Wednesday, November 10, 2010

Policies and procedures

Through my years of being a pharmacist, I've heard of many policies and procedures that don't seem to make much sense. Either from being an asinine idea in and of itself, or because it requires attention from the pharmacist-only when it is a non-professional function.

I'd like to hear what policies and procedures really burn your butt. This is a chance to vent on things that make life in the pharmacy a little bit less pleasant. This is class-participation time.

If you desire, go ahead and name the company.

To protect your employment, comment anonymously.

Still hesitant, email it to me and I'll post it.

Please try to keep the language in check. If you use the really bad words, I won't allow your comments.


pharmacy chick said...

great idea...let me narrow it down to my favorite 150 LOL Kidding..and I'll shoot you an email.

Anonymous said...

Ok, my employer has a policy where we have to put all of the paper towels that we use to clean the trays and spatulas into a ziplock bag. Then we have to date the bag. And put it into a special trash can to be disposed of at the end of the month.

Anonymous said...

Mine has a policy of rph only reconstitution of meds. State says any lic tech or trainee can do this. Please! How hard is it to punch in the #of mls...verify the #. And hit dispense. It even pauses in the middle for shaking. Duh!!!

Texas Pharmacy Chica said...

Hmmmmm....let's see, from previous places of employment:

1. Sent new uniforms (per updated P&P) to all employees, including aprons for pharmacy technicians. Aprons. Made as much sense as parkas in Miami.

2. All personal belongings beyond keys for your car had to be kept in your car. I am sure the insurance companies loved this one. No pharmacist I know of cared to follow this one, I mean, really? One guy was a diabetic....he had to leave insulin and food for a 12-hr shift in his car?

3. Company uniforms, again: Received size 14 Van Heusen shirt on my first day of work. I could have been pregnant with twins under that thing and had room to spare.

4. One really cool thing: The company that gave you a day off on your birthday.

Guzzo said...

Asinine rules?

No microwaves allowed in pharmacy.
No coffee maker allowed in pharmacy.

lovinmyjob said...

I recently had to make a policy in my pharmacy that everyone thinks is stupid, but I have my reasons.
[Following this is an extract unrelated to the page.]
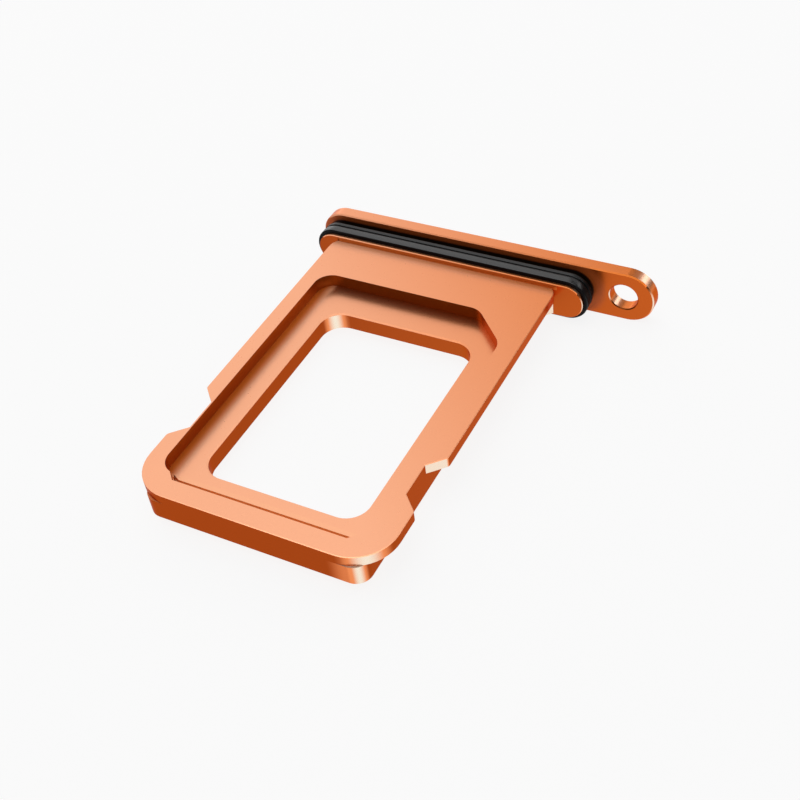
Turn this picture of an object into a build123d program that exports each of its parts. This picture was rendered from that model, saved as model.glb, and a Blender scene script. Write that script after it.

I made it a rule that only a pharmacist could re-shelf drugs from deleted rxs. The reason is that we have had several mis-fills because the returned bottle was put in the wrong place, the next rx that was filled for that drug used the wrong medication but the correct stock bottle was used for the purpose of scanning the bar code TO VERIFY THAT THE CORRECT PRODUCT WAS BEING DISPENSED!!! No one bothered to open both bottles to make sure that the pills looked the same, including the pharmacist that verified the product. Oh yeah, no counseling was done which would have caught the mistake.
My pharmacists grumble about this rule but I would rather hear that than deal with the alternative.

Anonymous said...

No drinks or snacks inside the pharmacy for techs or cashiers. If they want a drink, they have to use cone-shaped paper cups that are provided.

Pharmacists can still have whatever they want inside the pharmacy.

Anonymous said...

How about this one.... all empty bottles of Coumadin, warfarin, and phentermine must be put in a plastic bag before being disposed of in the hazardous waste trash.

Here's the email came down several weeks ago that said Jantoven and Adipex bottles should NOT be bagged and put in the haz waste can. WTF???

Anonymous said...

The unlicensed AP (asset protection) staff performs random CII audits monthly.

Pharmacists are expected to spend 5minutes of each hour recruiting guests on the floor to use the pharmacy (and need to track these efforts!)

Pharmacy managesrs are expected to come into work the day after thanksgiving (even if it is a regularly scheduled day off) to perform as cashiers or cart attendants.

Anonymous said...

I have to defend the RPh-only reconstitution of drugs. One place had a tech only empty half the amount of drug into the powder, shake it up and it was dispensed doubly-concentrated. Technically a serious mistake like that should be on the back of the pharmacist, and the mistake not allowed to get on a pharmacist's record. Also, in one place, the unreconstituted powders were placed somewhere different than a wait to see the whites of their eyes, and the unmixed powder got away without the pharmacist being able to check the final product.

Anonymous said...

One place I worked, the CIV-IIs were in low locked drawers, and every single bottle was turned upside down, so that visiting pharmacists had to go through 5 drawers of upside down bottles to find, for example, the current flavor of Percocet.